I bought this one at Half Price Books many years ago, when I was first teaching Caesar and wanted to refresh my memory of all things Roman. Except for the three years in Naples when school trips took us regularly to Pompeii and various other relics of Rome, I haven’t really given the Romans much thought.

Interestingly, Grant’s book made me think less about the Romans and more about the fall of empire in general.
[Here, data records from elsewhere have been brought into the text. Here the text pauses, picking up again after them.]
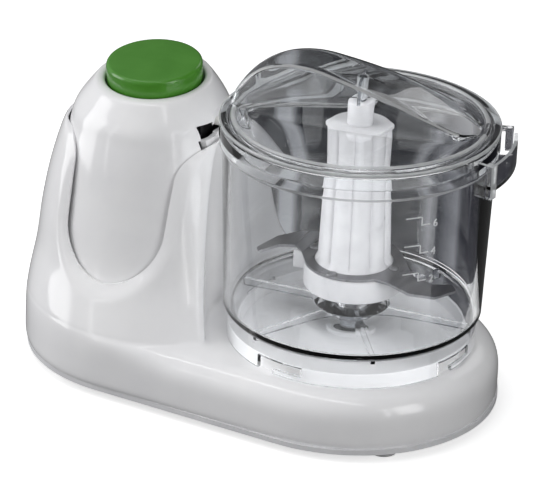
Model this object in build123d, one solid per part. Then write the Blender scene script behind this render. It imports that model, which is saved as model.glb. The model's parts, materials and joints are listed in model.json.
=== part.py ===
# Mini chopper (small food processor): motor tower, belt drive in the base,
# clear bowl with a bayonet, clear arched lid, blade unit and a sprung top button.
# Millimetres, +Z up. The table is z = 0. Every piece is drawn about the bowl axis,
# then moved so that the origin is the bottom centre of the whole object.
from build123d import *
from math import acos, cos, degrees, hypot, radians, sin
import os

# ---- driving dimensions ----
bowl_top_r = 63.6            # bowl outside, below its collar
bowl_rim = 139.0             # height of the bowl's rim

foot_height = 4.0
foot_r = 7.0
foot_edge_r = 1.2
foot_stem_r = 2.6            # snaps through the base plate
screw_r = 1.5
screw_head_r = 3.2
plate_thickness = 2.5
plate_inset = 1.0            # base plate edge set in from the shell's side
wall = 2.6                   # housing walls
fit_gap = 0.4                # between a housing and what nests in it
turn_gap = 0.6               # beside anything that turns or slides past
running_gap = 0.05           # shaft in bush, radial

deck_height = 31.5           # top of the base under the bowl
deck_shoulder_r = 12.0       # soft edge round the deck
bottom_edge_r = 3.0
tower_end_r = 71.0           # base plan: round end under the tower
tower_end_behind = 28.0      # its centre, behind the hollow that clears the bowl
tower_lean = 12.0            # the tower's top stands this far behind that centre

cutout_r = 25.0              # U opening in the front and back of the outer shell
cutout_bottom = 53.0
cutout_forward = 6.0         # its middle, ahead of the tower's axis
cutout_flare_r = 14.0

button_r = 23.0
button_height = 8.0          # seen above the tower at rest
button_skirt = 6.0           # hidden below the tower's top
button_tilt = 6.5            # degrees, leaning to the front
button_travel = 3.5
stem_r = 4.0

bowl_draft = 2.8             # the bowl is this much narrower at its floor
bowl_floor = 47.0
bowl_floor_thickness = 2.4
bowl_wall = 2.3
collar_height = 10.5
collar_step = 1.2
skirt_step = 1.8
skirt_wall = 2.0
tube_wall = 2.3              # bowl's centre tube
tube_below_rim = 47.0
pocket_wall = 1.6
pocket_reach = 7.7           # out from the collar
pocket_below_rim = 2.0
pocket_height = 12.3
pocket_start = -8.0          # degrees, round the bowl from +X
pocket_angle = 35.0
lug_drop = 3.7               # the lug hangs this far below its pocket
bowl_turn = 15.0             # bayonet travel, degrees
lug_half_angle = 3.5

lid_thickness = 2.0
lid_plug_depth = 8.0         # lid's ring that drops into the bowl
ridge_angle = 18.0
ridge_height = 27.4
lid_pin_r = 1.7

hub_bottom = 57.3
blade_plane = 68.7
hub_disc_r = 23.5
column_bottom_r = 17.0
column_top_r = 15.0
flutes = 12
spigot_r = 6.0
spigot_height = 11.4
blade_thickness = 1.3
blade_tip_gap = 7.5          # from the blade's tip to the bowl's wall
blade_droop = 12.0           # degrees that each blade's arm bends down
rivet_r = 1.6
rivet_ring = 20.8

spindle_r = 5.0
bush_wall = 3.0
coupler_height = 12.0

belt_bottom = 13.5
belt_height = 6.0
belt_thickness = 1.6
motor_pulley_r = 9.0
drive_pulley_r = 30.0
flange_thickness = 1.5
flange_lip = 2.0

motor_r = 28.0
motor_bottom = 40.0
motor_shaft_r = 2.5
bracket_thickness = 2.0
motor_post_r = 4.5
motor_post_ring = 36.0       # motor posts stand on this radius

interlock_r = 2.0
gland_r = 6.0
gland_bore_r = 3.6
gland_angle = 120.0          # round the tower end, from +X
gland_z = 18.0

# ---- worked out ----
plate_top = foot_height + plate_thickness
belt_top = belt_bottom + belt_height
bowl_bottom_r = bowl_top_r - bowl_draft
bowl_inside_top = bowl_top_r - bowl_wall
collar_r = bowl_top_r + collar_step
collar_bottom = bowl_rim - collar_height
skirt_r = bowl_bottom_r - skirt_step
skirt_inside = skirt_r - skirt_wall
bowl_end_r = skirt_r + deck_shoulder_r + 1.0     # base plan: round end under the bowl
pocket_r = collar_r + pocket_reach
pocket_top = bowl_rim - pocket_below_rim
pocket_bottom = pocket_top - pocket_height
lug_bottom = pocket_bottom - lug_drop
recess_r = pocket_r - 2.5                        # hollow in the tower's side that clears the bowl
notch_r = pocket_r + 3.0                         # deeper notch in it that clears the pocket
tube_r = spindle_r + 2.2 + tube_wall
tube_top = bowl_rim - tube_below_rim
hub_bore_r = tube_r + 2.0
column_top = bowl_rim - fit_gap
spigot_top = column_top + spigot_height
blade_tip_r = bowl_bottom_r - bowl_wall - blade_tip_gap
coupler_r = spindle_r + 1.8                      # over the corners of its six sides
coupler_bottom = tube_top + 4.0
coupler_top = coupler_bottom + coupler_height
bearing_hole_r = spindle_r + bush_wall

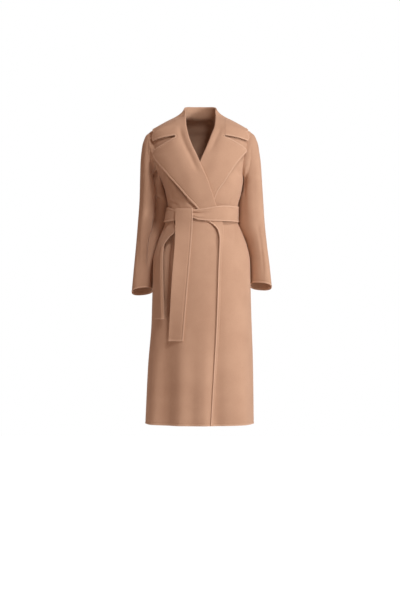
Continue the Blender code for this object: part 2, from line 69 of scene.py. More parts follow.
TORSO = table(
    "ring height centre_x half_width front_depth back_depth squareness",
    ("hem", -1.200, -0.002, 0.2100, 0.166, 0.174, 2.20),
    ("calf", -0.970, 0.002, 0.2030, 0.156, 0.164, 2.20),
    ("knee", -0.800, 0.006, 0.1935, 0.149, 0.157, 2.20),
    ("thigh", -0.660, 0.006, 0.1895, 0.144, 0.152, 2.20),
    ("hip", -0.560, 0.006, 0.1870, 0.138, 0.147, 2.20),
    ("seat", -0.500, 0.007, 0.1740, 0.129, 0.138, 2.20),
    ("below_belt", -0.445, 0.007, 0.1530, 0.118, 0.122, 2.20),
    ("belt_low", -0.412, 0.006, 0.1400, 0.1115, 0.110, 2.25),
    ("waist", -0.381, 0.0090, 0.1365, 0.1100, 0.107, 2.30),
    ("belt_high", -0.350, 0.0120, 0.1340, 0.1115, 0.110, 2.30),
    ("blouse", -0.300, 0.0135, 0.1445, 0.121, 0.124, 2.35),
    ("ribs", -0.254, 0.0100, 0.1560, 0.125, 0.132, 2.40),
    ("armpit", -0.220, 0.003, 0.1640, 0.126, 0.135, 2.45),
    ("chest", -0.160, 0.001, 0.1860, 0.121, 0.132, 2.50),
    ("upper_chest", -0.100, 0.001, 0.1985, 0.108, 0.120, 2.50),
    ("shoulder_point", -0.064, 0.001, 0.1975, 0.094, 0.106, 2.50),
    ("shoulder_outer", -0.050, 0.001, 0.1690, 0.086, 0.098, 2.50),
    ("shoulder_middle", -0.0255, 0.001, 0.1170, 0.070, 0.084, 2.45),
    ("shoulder_inner", -0.013, 0.001, 0.0915, 0.060, 0.074, 2.35),
    ("neckline", -0.002, 0.001, 0.0710, 0.050, 0.064, 2.20),
    ("stand_low", 0.010, 0.001, 0.0640, 0.046, 0.060, 2.10),
    ("stand_middle", 0.026, 0.001, 0.0600, 0.044, 0.058, 2.10),
    ("stand_top", 0.050, 0.001, 0.0590, 0.044, 0.058, 2.10),
)

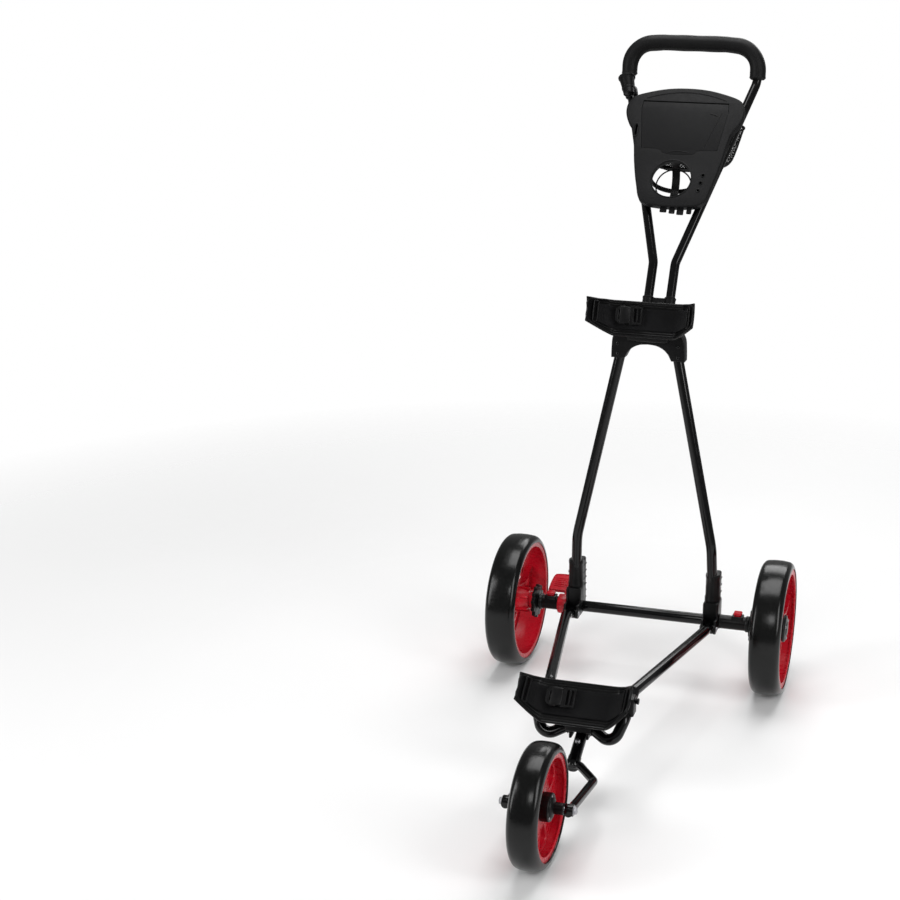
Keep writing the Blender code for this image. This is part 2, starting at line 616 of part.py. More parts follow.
def make_fork():
    """A folding stem, one bar bent into both fork arms, the axle bolt and the lock button."""
    along = (FORK_CROWN - FORK_PIVOT).normalized()
    out = Vector((0, along.z, -along.y))            # out of the stem's front face
    lean = Matrix.Rotation(math.atan2(-out.y, out.z), 4, "X")
    face = BUTTON_AT + out * STEM_RADIUS
    arms_path = FORK_ARM + [(-x, y, z) for x, y, z in reversed(FORK_ARM)]
    fat_arms = tube_mesh(arms_path, FORK_ARM_RADIUS + GAP, bend=0.018, steps=3)
    eye = cylinder_mesh(PIVOT_BORE, LONG, at=FORK_PIVOT, sides=12)
    well = cylinder_mesh(BUTTON_RADIUS + GAP, 0.0140, axis="Z", sides=14)
    well.transform(Matrix.Translation(face) @ lean)
    stem = union(tube_mesh([FORK_PIVOT, FORK_CROWN], STEM_RADIUS, sides=16),
                 cylinder_mesh(STEM_RADIUS, 0.0270, at=FORK_PIVOT, sides=16))
    part("fork_stem", cut(stem, eye, fat_arms, well), BLACK_STEEL)
    button = cylinder_mesh(BUTTON_RADIUS, 0.0100, axis="Z", sides=14)
    button.transform(Matrix.Translation(face + out * 0.0022) @ lean)
    part("fork_lock_button", button, SCREW_STEEL)
    arms = tube_mesh(arms_path, FORK_ARM_RADIUS, bend=0.018, steps=3)
    part("fork_arms", cut(arms, cylinder_mesh(0.0044, LONG, at=FRONT_AXLE)), BLACK_STEEL)
    heads = [cylinder_mesh(0.0070, 0.0050, at=FRONT_AXLE + Vector((x, 0, 0)), sides=6)
             for x in (-0.0669, 0.0669)]
    bolt = union(cylinder_mesh(0.0040, 0.1350, at=FRONT_AXLE, sides=12), *heads)
    part("front_axle_bolt", bolt, SCREW_STEEL)


# Handle, console and what hangs on it ------------------------------------------------------
HANDLE_PLANE = Matrix.Translation(HANDLE_BEND) @ Matrix.Rotation(
    math.pi / 2 - HANDLE_LEAN, 4, "X")          # local Y runs up the handle, Z faces forward
GRIP_END = Vector((0.1438, 0.3657, 1.2654))
HALF_NECK = 0.0237                              # of the two handle tubes, below the bend
LOOP_BEND = 0.052                               # radius of the grip's two corners
CONSOLE_FACE = 0.030                            # above the handle tubes' plane
CUP_AT = (-0.0070, 0.1830)
LID_LOW, LID_HIGH = 0.248, 0.366
LID_MIDDLE = CONSOLE_FACE - 0.0015              # of its thickness, and of its hinge


def console_outline(inset=0.0):
    """Right half from the bottom to the arched top, then the left half."""
    right = [(0.0300, 0.1185), (0.0680, 0.1290), (0.0830, 0.1690), (0.0940, 0.2160),
             (0.1000, 0.2520), (0.1040, 0.2760), (0.1100, 0.2980), (0.1230, 0.3180),
             (0.1300, 0.3390), (0.1290, 0.3600), (0.1180, 0.3780), (0.0880, 0.3900),
             (0.0450, 0.4000), (0.0, 0.4030)]
    middle = Vector((0, 0.26))
    moved = []
    for x, y in right + [(-x, y) for x, y in reversed(right[:-1])]:
        out = Vector((x, y)) - middle
        out = out * (1 - inset / out.length)
        moved.append(tuple(middle + out))
    return moved


def lid_outline(slack=0.0, hinge_room=0.0):
    """Straight along the hinge, with a wavy free edge that has a finger tab."""
    low, high = LID_LOW - slack, LID_HIGH + hinge_room
    edge = [(-0.0830 - slack, low + 0.006), (-0.045, low + 0.004), (-0.028, low - 0.006),
            (0.028, low - 0.006), (0.045, low + 0.004), (0.0830 + slack, low + 0.006)]
    return edge + [(0.0960 + slack, high - 0.02), (0.0940 + slack, high),
                   (-0.0940 - slack, high), (-0.0960 - slack, high - 0.02)]


def on_handle(mesh):
    mesh.transform(HANDLE_PLANE)
    return mesh


def handle_bar(path, radius):
    return tube_mesh(path, radius, bend=LOOP_BEND, steps=6, most=0.76)


def make_handle():
    to_bend = (HANDLE_BEND - HANDLE_PIVOT).normalized()
    half_neck = Vector((HALF_NECK, 0, 0))
    foot = HANDLE_PIVOT + to_bend * 0.0484
    side = [foot + half_neck, HANDLE_BEND + half_neck, GRIP_END,
            Vector((0.1430, 0.3740, 1.3360)), Vector((0.0700, 0.3762, 1.3420))]
    loop = side + [Vector((-p.x, p.y, p.z)) for p in reversed(side)]
    part("handle_tube", handle_bar(loop, HANDLE_TUBE_RADIUS), BLACK_STEEL)
    grip_start = side[2].lerp(side[3], 0.06)
    grip = [grip_start, *side[3:]]
    grip_loop = grip + [Vector((-p.x, p.y, p.z)) for p in reversed(grip)]
    foam = handle_bar(grip_loop, GRIP_RADIUS)
    core = handle_bar(loop, HANDLE_TUBE_RADIUS + GAP)
    part("foam_grip", cut(foam, core), GRIP_FOAM)
    lean = Matrix.Rotation(-math.atan2(to_bend.y, to_bend.z), 3, "X")
    legs = []
    for x in (-HALF_NECK, HALF_NECK):
        leg = cylinder_mesh(0.0120, 0.0480, axis="Z", sides=16)
        leg.transform(Matrix.Translation(HANDLE_PIVOT + to_bend * 0.0240 + Vector((x, 0, 0)))
                      @ lean.to_4x4())
        legs.append(leg)
    bar = box_mesh((0.050, 0.010, 0.012), at=HANDLE_PIVOT + to_bend * 0.0400, turn=lean)
    base = union(cylinder_mesh(0.0155, 0.0722, at=HANDLE_PIVOT), bar, *legs)
    bore = cylinder_mesh(HANDLE_PIN_RADIUS + GAP, LONG, at=HANDLE_PIVOT, sides=16)
    part("handle_base", cut(base, bore), BLACK_PLASTIC)


def make_console():
    depth = 0.0190
    middle = CONSOLE_FACE - depth / 2
    shell = move(plate_mesh(console_outline(), depth, bevel=0.0025), z=middle)
    hollow = move(plate_mesh(console_outline(inset=0.004), depth), z=middle - 0.0030)
    cup = move(cylinder_mesh(0.0430, 0.1, axis="Z", sides=32), *CUP_AT)
    lid_gap = move(plate_mesh(lid_outline(slack=0.0006, hinge_room=0.0026), 0.1), z=middle)
    tees = [move(cylinder_mesh(0.0030, 0.1, axis="Z", sides=10), 0.055 + 0.003 * i,
                 0.158 + 0.018 * i) for i in range(3)]
    part("console_front", on_handle(cut(shell, hollow, cup, lid_gap, *tees)), CONSOLE_PLASTIC)
    part("console_lid", on_handle(move(plate_mesh(lid_outline(), 0.0028), z=LID_MIDDLE)),
         CONSOLE_PLASTIC)
    tray_size = Vector((0.148, 0.104, 0.0520))
    tray = box_mesh(tray_size, at=(0, 0.308, -0.0004), bevel=0.003)
    scoop = box_mesh(tray_size - Vector((0.005, 0.005, 0)), at=(0, 0.308, 0.0026))
    part("console_tray", on_handle(cut(tray, scoop)), CONSOLE_PLASTIC)


def make_cup_basket():
    """A ring under the console's round hole with two crossing straps that make its bottom."""
    ring = ring_mesh(0.0435, 0.0475, 0.0100, axis="Z", sides=28)
    straps = []
    for turn, width, depth in ((0.0, 0.0100, 0.052), (90.0, 0.0170, 0.046)):
        def band(u, v, width=width, depth=depth):
            angle = math.pi * u
            return Vector((-0.0455 * math.cos(angle) * (0.80 + 0.20 * abs(math.cos(angle))),
                           width * (v - 0.5), -depth * math.sin(angle) ** 0.7))
        strap = sheet_mesh(band, 14, 1, 0.0025)
        strap.transform(Matrix.Rotation(math.radians(turn), 4, "Z"))
        straps.append(strap)
    mesh = union(ring, *straps)
    part("cup_basket", on_handle(move(mesh, *CUP_AT, 0.0212)), BLACK_PLASTIC)


def make_net_bag():
    """A deep pocket behind the console, open at its top."""
    def pocket(u, v):
        angle = math.tau * u
        narrow = 1 - 0.24 * v - 0.42 * max(0.0, (v - 0.6) / 0.4) ** 2
        deep = 0.030 + 0.010 * math.sin(math.pi * v) - 0.024 * max(0.0, (v - 0.5) / 0.5) ** 2
        return Vector((0.118 * narrow * math.cos(angle), 0.362 - 0.122 * v,
                       -0.0320 - deep + deep * math.sin(angle)))
    bm = bmesh.new()
    around, down = 24, 6
    rings = [[bm.verts.new(pocket(i / around, j / down)) for i in range(around)]
             for j in range(down + 1)]
    for upper, lower in zip(rings, rings[1:]):
        for i in range(around):
            nxt = (i + 1) % around
            bm.faces.new((upper[i], upper[nxt], lower[nxt], lower[i]))
    bm.faces.new(rings[-1])
    obj = helper("net", mesh_of(bm))
    thicken = obj.modifiers.new("thickness", "SOLIDIFY")
    thicken.thickness = 0.0018
    thicken.offset = 0.0
    part("net_bag", on_handle(baked(obj)), NET)


def make_umbrella_holder():
    """A funnel held in front of the left handle tube by a clamp, just below the grip."""
    up = Vector((-GRIP_END.x, GRIP_END.y, GRIP_END.z)) - HANDLE_BEND + Vector((HALF_NECK, 0, 0))
    up.normalize()
    mouth = Vector((-0.1410, 0.3288, 1.2676))
    length = 0.0440
    turn = Vector((0, 0, 1)).rotation_difference(up).to_matrix().to_4x4()
    funnel = cylinder_mesh(0.0120, length, axis="Z", sides=20, top_radius=0.0185)
    bore = cylinder_mesh(0.0095, length, at=(0, 0, 0.003), axis="Z", sides=20, top_radius=0.0160)
    socket = cut(funnel, bore)
    socket.transform(Matrix.Translation(mouth - up * length / 2) @ turn)
    part("umbrella_socket", socket, BLACK_PLASTIC)
    grip_end = Vector((-GRIP_END.x, GRIP_END.y, GRIP_END.z))
    reach = mouth - grip_end
    out = reach - up * reach.dot(up)
    centre = grip_end + up * (reach.dot(up) - length / 2)
    clamp = ring_mesh(HANDLE_TUBE_RADIUS + GAP, 0.0140, 0.0200, axis="Z", sides=16)
    clamp.transform(Matrix.Translation(centre) @ turn)
    bridge_end = out.length - 0.0170
    frame = Matrix((up.cross(out.normalized()), out.normalized(), up)).transposed().to_4x4()
    bridge = box_mesh((0.010, bridge_end - 0.0120, 0.016), at=(0, (bridge_end + 0.0120) / 2, 0))
    bridge.transform(Matrix.Translation(centre) @ frame)
    part("umbrella_clamp", union(clamp, bridge), BLACK_PLASTIC)


def hang(name, at, pieces, parent=LAYOUT, parent_at=Vector()):
    """Hangs pieces from an empty on the axis that they turn about or slide along."""
    empty = bpy.data.objects.new(name, None)
    empty.empty_display_size = 0.05
    PARTS.objects.link(empty)
    empty.parent = parent
    empty.location = at - parent_at
    for piece in pieces:
        obj = bpy.data.objects[piece]
        obj.parent = empty
        obj.location = -at
    return empty


def hang_moving_pieces():
    lower = hang("lower_frame_axis", FOLD_PIVOT, [
        "lower_tube_left", "lower_tube_right", "fork_head", "fork_pin", "lower_saddle",
        "lower_strap", "lower_buckle", "saddle_stud_left", "saddle_stud_right"])
    fork = hang("fork_axis", FORK_PIVOT, ["fork_stem", "fork_arms", "front_axle_bolt"],
                lower, FOLD_PIVOT)
    hang("fork_lock_button_axis", BUTTON_AT, ["fork_lock_button"], fork, FORK_PIVOT)
    hang("front_wheel_axis", FRONT_AXLE, ["front_tyre", "front_rim", "front_hub"],
         fork, FORK_PIVOT)
    for side, x in (("left", -REAR_TRACK / 2), ("right", REAR_TRACK / 2)):
        hang("rear_wheel_axis_" + side, Vector((x, 0, AXLE_Z)), [
            f"{piece}_{side}"
            for piece in ("rear_tyre", "rear_rim", "hub_cap", "brake_disc", "wheel_pin")])
        hang("release_tab_axis_" + side, Vector((math.copysign(TAB_X, x), 0, AXLE_Z)),
             ["release_tab_" + side])
    hang("brake_pedal_axis", Vector((PEDAL_X, 0, AXLE_Z)), ["brake_pedal"])
    hang("lock_knob_axis", Vector((KNOB_X, *HANDLE_PIVOT.yz)), ["lock_knob", "knob_cap"])
    handle = hang("handle_axis", HANDLE_PIVOT, [
        "handle_tube", "handle_base", "foam_grip", "console_front", "console_tray",
        "cup_basket", "net_bag", "umbrella_clamp", "umbrella_socket"])
    hang("console_lid_axis", HANDLE_PLANE @ Vector((0, LID_HIGH, LID_MIDDLE)),
         ["console_lid"], handle, HANDLE_PIVOT)


make_rear_wheels()
make_front_wheel()
make_rear_axle()
make_brake_pedal()
make_yoke()
make_lock_knob()
make_lower_frame()
make_fork()
make_saddles()
make_handle()
make_console()
make_cup_basket()
make_net_bag()
make_umbrella_holder()
hang_moving_pieces()
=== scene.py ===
"""Looks of the folding golf push trolley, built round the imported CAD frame.

Shapes are laid out as in the CAD, but in millimetres: y is measured from the rear axle, and z
from the ground. add() scales a finished shape to metres and moves it to its place in the world.
"""

import math

import bmesh
import bpy
from mathutils import Matrix, Vector


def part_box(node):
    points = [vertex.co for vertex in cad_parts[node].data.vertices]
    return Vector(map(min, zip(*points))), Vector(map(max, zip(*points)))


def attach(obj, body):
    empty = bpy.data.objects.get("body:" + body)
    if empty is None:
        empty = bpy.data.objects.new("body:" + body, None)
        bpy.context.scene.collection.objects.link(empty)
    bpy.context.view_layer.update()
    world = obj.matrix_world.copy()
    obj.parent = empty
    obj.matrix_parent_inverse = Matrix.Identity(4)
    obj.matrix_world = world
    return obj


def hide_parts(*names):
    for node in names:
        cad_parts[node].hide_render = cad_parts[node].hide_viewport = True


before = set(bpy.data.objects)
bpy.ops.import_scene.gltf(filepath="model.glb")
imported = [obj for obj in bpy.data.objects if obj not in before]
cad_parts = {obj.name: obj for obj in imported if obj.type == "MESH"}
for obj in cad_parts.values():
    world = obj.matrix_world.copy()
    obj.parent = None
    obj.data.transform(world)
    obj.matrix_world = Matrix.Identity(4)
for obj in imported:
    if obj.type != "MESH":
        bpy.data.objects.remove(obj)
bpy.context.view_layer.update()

# Layout ------------------------
MM = 0.001
_low, _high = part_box("rear_tyre_right")
REAR_Y = (_low.y + _high.y) / 2  # the rear axle in the world, in metres
TO_WORLD = Matrix.Translation((0, REAR_Y, 0)) @ Matrix.Scale(MM, 4)
TURNS = {"X": Matrix.Rotation(math.radians(90), 4, "Y"),
         "Y": Matrix.Rotation(math.radians(-90), 4, "X"), "Z": Matrix()}
ORIGIN = (0, 0, 0)
SIDES = (-1, 1)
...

What really interested me was Grant’s examination not so much of the outside forces – barbarians, huns and Germans – that destroyed the Western Roman Empire, but the internal forces that brought it down.

The unwillingness of most Romans to serve in the army, the ever-widening gap between rich and poor, many of whom found themselves crushed under unpayable debts, the squeezing of the middle class, mistrust of the emperor, racial tensions and animosity towards immigrants, increasing numbers of people dropping out of society, increasing demands for theological conformity, and an amazing sense of complacency (we’re Rome, we’re number 1) all combined to leave a great society devided against itself and easy pickings for the enterprising barbarians.

Worst of all, much of this sounded familiar. Way too familiar.